Black Adults Are 7 Times More Likely to Be Arrested for Pot Than White Adults in Philadelphia Suburbs

Roughly 70 percent of all arrests in Philadelphia were millennials between the ages of 18 and 30 years old

Black communities in Pennsylvania continue to be disproportionately impacted by the war on weed, according to a new report released Monday by the American Civil Liberties Union.

In Montgomery, Bucks and Chester counties, black adults are nearly seven times more likely than white adults to be arrested for pot, according to the report.

In Delaware County, the rate drops down to nearly five times more likely. And in Berks County, it's around four times more likely.

Philadelphia, which decriminalized small amounts of personal use pot three years ago, has the lowest racial disparity with black adults three times more likely to be arrested for cannabis-related offenses compared to their white counterparts.

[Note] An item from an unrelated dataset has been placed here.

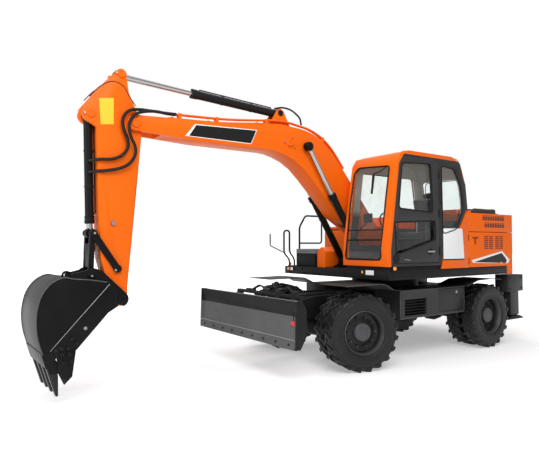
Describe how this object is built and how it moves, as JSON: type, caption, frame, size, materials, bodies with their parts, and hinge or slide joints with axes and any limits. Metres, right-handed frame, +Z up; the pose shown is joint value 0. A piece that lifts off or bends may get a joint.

“Racial disparities have actually gotten worse” across the state, Andrew Hoover, spokesman for the ACLU of Pennsylvania, said. “These arrests create major barriers for people in their daily lives.”

The rates are especially glaring because “marijuana use is virtually identical across the races,” Matt Stroud, of the ACLU, said.

Roughly 70 percent of all arrests in Philadelphia were millennials between the ages of 18 and 30 years old, according to Chris Goldstein, Temple University adjunct professor and marijuana activist.

“We see these arrests are primarily young people,” he said. “This is a very serious thing for young people - they lose their chances of going to college and getting jobs.” 

The report used data submitted by Pennsylvania law enforcement agencies to the state Uniform Crime Reporting System.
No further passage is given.